Towards evening, Grantaire stirred. "Are you well?" Joly asked.
"On balance," he said, clambering out of bed.
"Any dreams to speak of?" Laigle asked. "They can be vivid, one's first night in a new bed. Or day. Especially day."
"You'd know," Joly conceded, "though there may be some mineral deficiencies at work."
"The death of princes," Grantaire said, "gored by lions, devoured by carrion. Truly, a religious experience, I shall be joining you at your temples of revolution posthaste."
"Is that so?" said Laigle.
"Obviously not."
"Thank goodness, I was afraid I'd become intoxicated on forgettable alcohol that was probably not worth whatever I'd foolishly paid for it."
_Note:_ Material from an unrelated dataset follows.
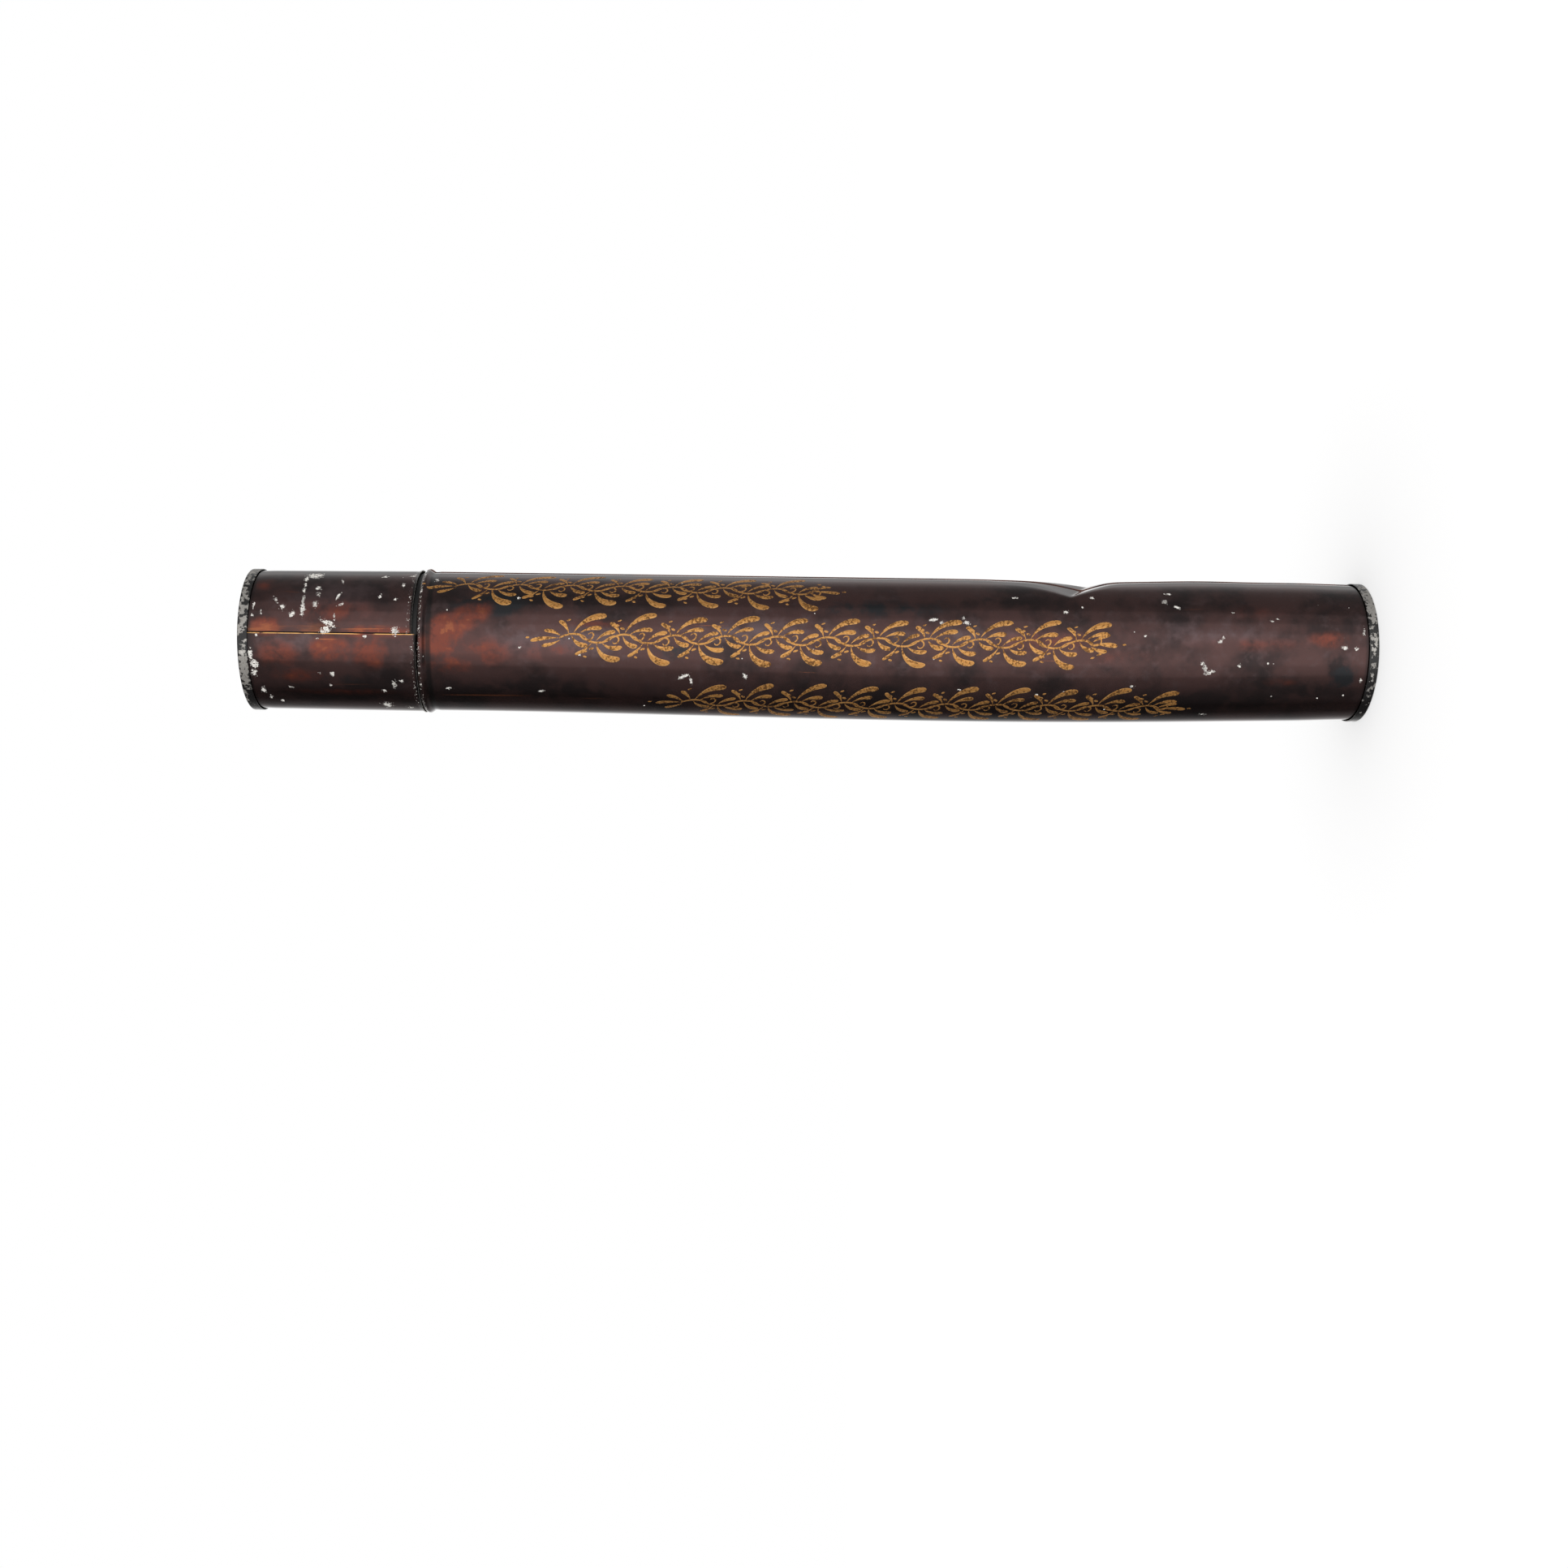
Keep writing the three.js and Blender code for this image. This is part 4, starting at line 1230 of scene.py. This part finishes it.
class TUBE_OT_end_discs(Operator):
    """Makes the end discs of the body and the cap, with their skirts"""

    bl_idname = "document_tube.end_discs"
    bl_label = "End discs"

    def execute(self, context):
        s, c = context.scene.tube_sizes, context.scene.tube_finishes
        for name, wall_radius, top, node, body, worn in (
                ("tube_bottom_disc", s.foot_radius, False, "bottom_disc", "tube", BOTTOM_RIM_WORN),
                ("cap_end_disc", s.cap_end_radius, True, "cap_disc", "cap", CAP_RIM_WORN)):
            material = rim_material("worn_" + node, c, wall_radius, worn)
            piece = pan_piece(context, s, name, wall_radius, top, material)
            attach(piece, body)
            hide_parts(node)
        return {"FINISHED"}


class TUBE_OT_cap_wall(Operator):
    """Rolls the cap's sheet, with its lap seam, skewed mouth and flared lip"""

    bl_idname = "document_tube.cap_wall"
    bl_label = "Cap wall"

    def execute(self, context):
        s, c = context.scene.tube_sizes, context.scene.tube_finishes
        turns = sheet_turns(s, context.scene.tube_fineness.columns)
        outer, inner = sheet_layers(s, turns)
        lap = s.lap_width / s.body_radius
        lift = smooth(turns / FULL_TURN)
        outer_lift = np.where(turns > 0, lift, 1)
        inner_lift = np.where(turns > lap, lift, 1)
        outside = cap_wall_points(s, cap_rows(s, share=1), turns, outer, outer_lift)
        inside = cap_wall_points(s, cap_rows(s, share=0.7), turns, inner, inner_lift)[::-1]
        tones = {"mauve": CAP_MAUVE, "dark": CAP_DARK, "blue": CAP_BLUE, "red": CAP_RED,
                 "scratches": CAP_SCRATCHES}
        japan = japan_material("japan_cap", s, c, s.body_radius, s.cap_seam, -1, CAP_CHIPS, tones)
        tin = bare_tin_material("tin_cap_inside", c)
        piece = rolled_piece(context, "cap_wall", outside, inside, True, japan, tin)
        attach(piece, "cap")
        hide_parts("cap_sleeve")
        return {"FINISHED"}


class TUBE_OT_ornament(Operator):
    """Lays rows of gilded vine ornament on the body"""

    bl_idname = "document_tube.ornament"
    bl_label = "Gilded ornament"

    def execute(self, context):
        s, w, c = context.scene.tube_sizes, context.scene.tube_wear, context.scene.tube_finishes
        rng = np.random.default_rng(ORNAMENT_SEED)
        gilding = gilding_material("gilding", c)
        for name, row_angle, start_height, row_length in ORNAMENT_ROWS:
            piece = ornament_piece(context, s, w, name, row_angle, start_height, row_length, rng, gilding)
            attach(piece, "tube")
        return {"FINISHED"}


class TUBE_PT_sidebar(Panel):
    """Lists the pieces of the tube"""

    bl_idname = "TUBE_PT_sidebar"
    bl_label = "Document tube"
    bl_space_type = "VIEW_3D"
    bl_region_type = "UI"
    bl_category = "Document tube"

    def draw(self, context):
        for operator in OPERATORS:
            self.layout.operator(operator.bl_idname)


OPERATORS = [
    TUBE_OT_stage, TUBE_OT_body_wall, TUBE_OT_collar, TUBE_OT_end_discs, TUBE_OT_cap_wall,
    TUBE_OT_ornament,
]
GROUPS = {
    "tube_sizes": TubeSizes, "tube_wear": WearSizes, "tube_fineness": Fineness,
    "tube_finishes": Finishes,
}


def register():
    for group in [*GROUPS.values(), *OPERATORS, TUBE_PT_sidebar]:
        bpy.utils.register_class(group)
    for name, group in GROUPS.items():
        setattr(bpy.types.Scene, name, PointerProperty(type=group))


def unregister():
    for name in GROUPS:
        delattr(bpy.types.Scene, name)
    for group in reversed([*GROUPS.values(), *OPERATORS, TUBE_PT_sidebar]):
        bpy.utils.unregister_class(group)


def main():
    register()
    bpy.ops.document_tube.stage()
    bpy.ops.document_tube.body_wall()
    bpy.ops.document_tube.collar()
    bpy.ops.document_tube.end_discs()
    bpy.ops.document_tube.cap_wall()
    bpy.ops.document_tube.ornament()


if __name__ == "__main__":
    main()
"It was really about a chicken and a male dog. No, I lie, it was the other way around, though this way is the sanitized version. It instilled in me a great love, indeed, for the peculiar comforts of this bed. Shall I pass out again, Bossuet has the right and the obligation to sanitize the account as much as necessary for whatever delicate audience is around to hear it."
"With my luck, you'll come to just in time to correct me."
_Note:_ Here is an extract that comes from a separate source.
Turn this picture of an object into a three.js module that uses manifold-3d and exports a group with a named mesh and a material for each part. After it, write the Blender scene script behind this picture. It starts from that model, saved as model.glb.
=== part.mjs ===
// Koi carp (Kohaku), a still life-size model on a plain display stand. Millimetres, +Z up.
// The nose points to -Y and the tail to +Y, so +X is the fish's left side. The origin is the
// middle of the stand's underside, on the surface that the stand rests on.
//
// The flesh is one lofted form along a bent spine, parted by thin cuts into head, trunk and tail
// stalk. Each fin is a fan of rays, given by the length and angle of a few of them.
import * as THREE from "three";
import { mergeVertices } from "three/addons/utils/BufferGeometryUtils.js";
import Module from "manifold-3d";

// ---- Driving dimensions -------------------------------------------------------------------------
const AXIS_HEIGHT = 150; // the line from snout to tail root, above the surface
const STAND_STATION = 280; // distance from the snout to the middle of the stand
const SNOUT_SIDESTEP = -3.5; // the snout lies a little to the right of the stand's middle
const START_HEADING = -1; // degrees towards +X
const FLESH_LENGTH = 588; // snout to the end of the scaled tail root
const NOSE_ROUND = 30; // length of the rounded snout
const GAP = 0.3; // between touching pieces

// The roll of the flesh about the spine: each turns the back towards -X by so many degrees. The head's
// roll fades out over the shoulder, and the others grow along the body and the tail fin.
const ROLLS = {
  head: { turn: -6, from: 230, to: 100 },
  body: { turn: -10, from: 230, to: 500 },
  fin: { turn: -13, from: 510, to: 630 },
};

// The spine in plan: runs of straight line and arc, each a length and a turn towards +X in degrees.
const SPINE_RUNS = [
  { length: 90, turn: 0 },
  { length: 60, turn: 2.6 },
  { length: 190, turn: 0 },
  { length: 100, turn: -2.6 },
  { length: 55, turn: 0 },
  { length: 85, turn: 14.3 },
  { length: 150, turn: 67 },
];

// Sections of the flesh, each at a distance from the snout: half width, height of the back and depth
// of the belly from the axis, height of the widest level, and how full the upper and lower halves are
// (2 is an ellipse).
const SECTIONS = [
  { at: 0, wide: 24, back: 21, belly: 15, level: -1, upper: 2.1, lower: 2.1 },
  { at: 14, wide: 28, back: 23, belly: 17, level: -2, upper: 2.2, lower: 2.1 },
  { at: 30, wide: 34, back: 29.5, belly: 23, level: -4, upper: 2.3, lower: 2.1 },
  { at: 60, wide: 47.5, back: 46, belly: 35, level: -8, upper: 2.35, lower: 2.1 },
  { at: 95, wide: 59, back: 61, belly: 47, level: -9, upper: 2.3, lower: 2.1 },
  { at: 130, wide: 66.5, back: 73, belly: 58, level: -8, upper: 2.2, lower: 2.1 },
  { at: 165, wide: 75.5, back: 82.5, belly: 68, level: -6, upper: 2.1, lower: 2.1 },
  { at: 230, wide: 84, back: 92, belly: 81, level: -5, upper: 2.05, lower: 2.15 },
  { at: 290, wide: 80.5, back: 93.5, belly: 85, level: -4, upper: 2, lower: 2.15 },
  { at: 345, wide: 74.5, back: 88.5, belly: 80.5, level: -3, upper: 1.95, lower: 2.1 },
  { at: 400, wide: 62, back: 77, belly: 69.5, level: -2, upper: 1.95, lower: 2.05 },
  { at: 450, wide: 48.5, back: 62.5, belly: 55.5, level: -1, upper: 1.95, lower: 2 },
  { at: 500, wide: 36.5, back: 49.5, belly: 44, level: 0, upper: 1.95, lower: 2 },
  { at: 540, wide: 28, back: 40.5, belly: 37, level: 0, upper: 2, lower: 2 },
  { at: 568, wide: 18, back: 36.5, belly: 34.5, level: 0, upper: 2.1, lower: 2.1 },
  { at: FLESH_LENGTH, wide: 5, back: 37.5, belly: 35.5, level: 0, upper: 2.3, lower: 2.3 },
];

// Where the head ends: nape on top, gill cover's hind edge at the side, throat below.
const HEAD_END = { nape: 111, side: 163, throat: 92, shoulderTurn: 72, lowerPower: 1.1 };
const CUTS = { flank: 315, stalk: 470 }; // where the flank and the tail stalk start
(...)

"Come now, my revered elders, shall we have a stroll?" Joly asked.
"I'm nobody's revered elder, especially not with you waving that cane around," said Grantaire.
"Oh, very good, I'm glad one of us at least is sober enough to walk around under his own power."
Grantaire sniffed the air, looking at the abandoned notes. "How, exactly, did you entertain yourselves during my slumber?"
"Studying, insomuch as that counts as 'entertainment'." Laigle sighed. "Even outside of school, I can't escape school."
"Well, then. You ought to get out in the fresh air—all the way to the nearest bar, anyway."
"Maybe—not tonight. I'd been hoping to take in some boxing, as it were. Perhaps you can recommend a good bout?"
"I can lead you to half a dozen! But there's better bargains on getting drunk."
"Don't let him get too drunk during the fight," Joly groaned. "He needs someone with expertise to explain what's going on—"
"I resent that remark—" Laigle cut in, seeing Grantaire look dubious.
"—could appreciate someone who understands better than me."
"Impressed as I am about how you've memorized the names of all the muscles being overworked, yes, Capital R here could probably provide more helpful commentary."
Grantaire blushed. "If you say so."
"Come on, then!" Joly grabbed his cane and waved it around, conducting the other two to the door. "Doctor's orders."
About the allusions here; so, the online Hapgood translation mentions the phrase "funeral oration" several times. Once in the chapter title where Bossuet proclaims "Death to Blondeau," once much later on when Grantaire cites that scene...and once much earlier, in the Champmathieu trial, where we learn "Benigne Bossuet himself [i.e. our Bossuet's namesake] was obliged to allude to a chicken in the midst of a funeral oration." I looked it up, and it's referring to a princess named Anne, who had a dream involving a (male) dog and a chicken that brought on a religious awakening. Bossuet had to preach at her funeral, but didn't want to specifically mention chickens in the pulpit, because he thought it would be unseemly! I'm sure this ties into Hugo's love of bird puns, but someone else can do the research.
In another famous funeral sermon, Bossuet mentioned the story of King David, who described his captains as "faster than eagles and braver than lions," and then went on to say something about princes. So, while chickens might have been kind of lowly, eagles were Napoleonic and therefore cool.